Business investment is also expected to recover slowly, Mann said, noting that "businesses will be in a ‘wait and see' mode, trailing the consumer."
The economists' committee expects business investment to continue declining in the third quarter even though consumer spending is expected to begin to recover, helping to push GDP growth into positive territory in that three-month period.
Uncertainty over the US administration's trade policy and another cycle of escalation in relations with China is a factor behind suppressing investment growth. "It is certainly a concern that a resumption of tensions certainly would create an additional headwind for the economy," Mann said.

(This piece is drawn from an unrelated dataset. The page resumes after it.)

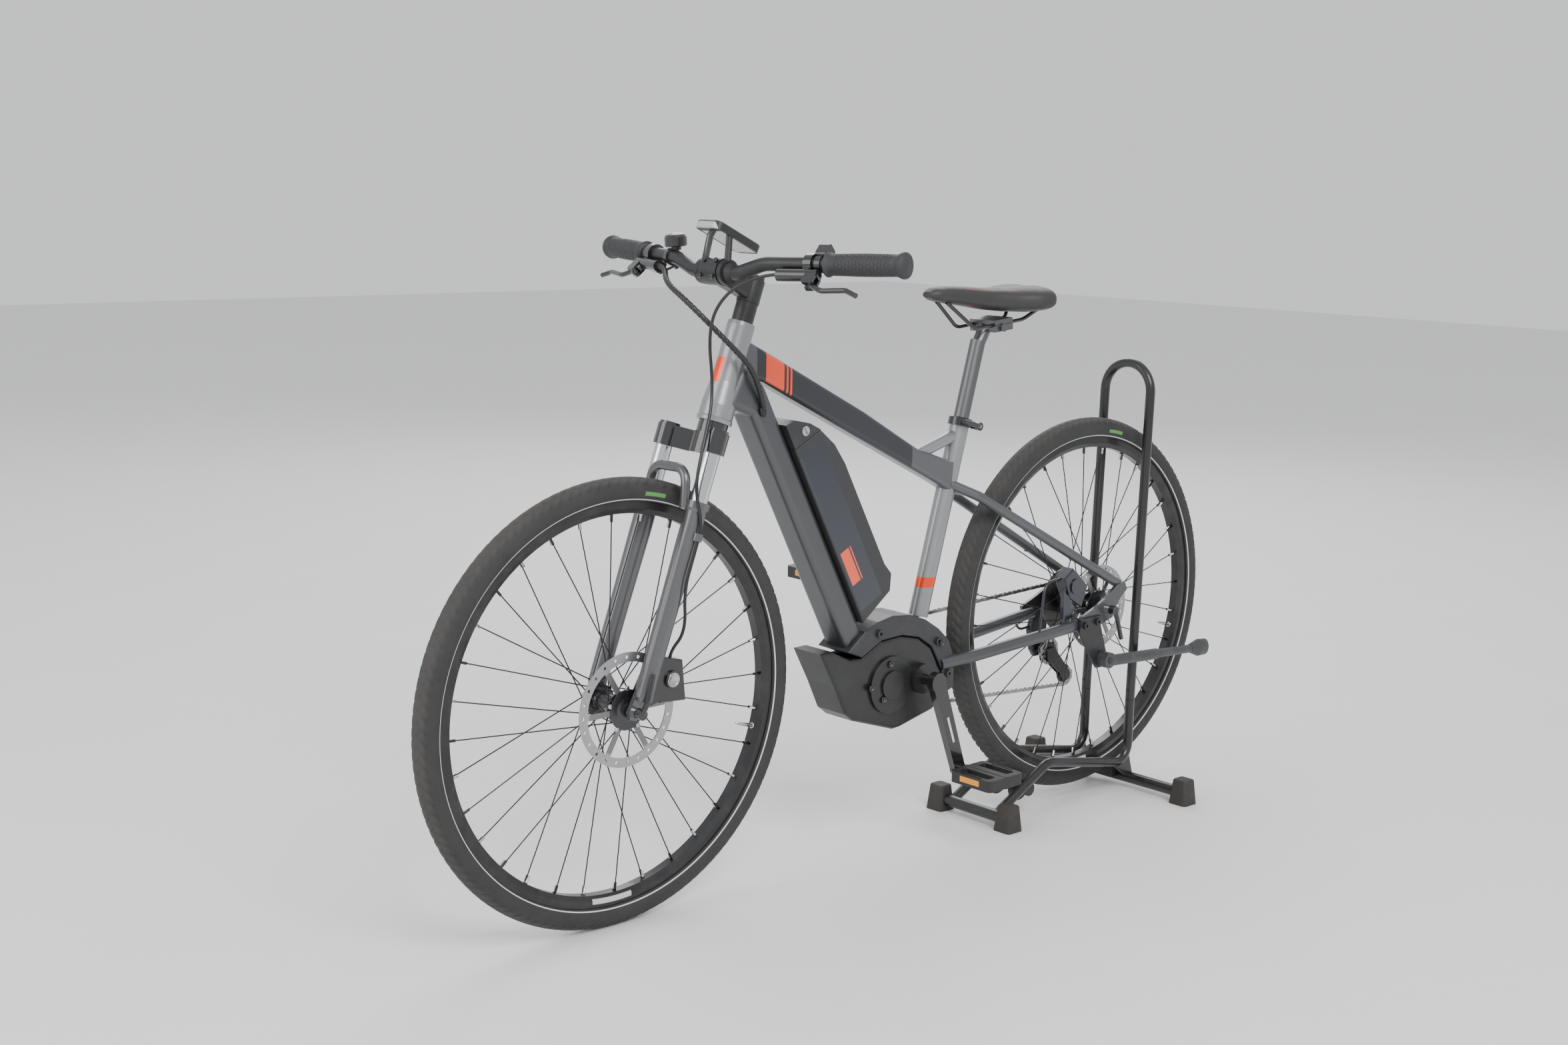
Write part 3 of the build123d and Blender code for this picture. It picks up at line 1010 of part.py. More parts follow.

The ongoing trade war with China was expected to shave 1.6 percentage points off US investment growth for 2020 even before the latest escalation in tensions between the two countries, according to research released yesterday by the Federal Reserve Bank of New York.
"The adverse impacts of the trade war have not only affected firms that trade with China as US multinationals have likely been affected as well through their subsidiaries," the New York Fed researchers said.
The US administration's likely move to remove Hong Kong's special customs treatment is also on the radar of US bank economists. The committee does not expect a direct effect given the relatively small volume of US trade with China's special autonomous region and the fact that "Hong Kong is no longer a major transshipment point for value-added," Mann said.
But removing Hong Kong's special treatment under US trade and investment laws would add to the momentum of similar moves contemplated against companies in mainland China, Mann said.
Bills under discussion in Congress, with encouragement from the White House, aim to make it harder for Chinese companies to float equities on US stock exchanges and further restrict their investment opportunities in the US.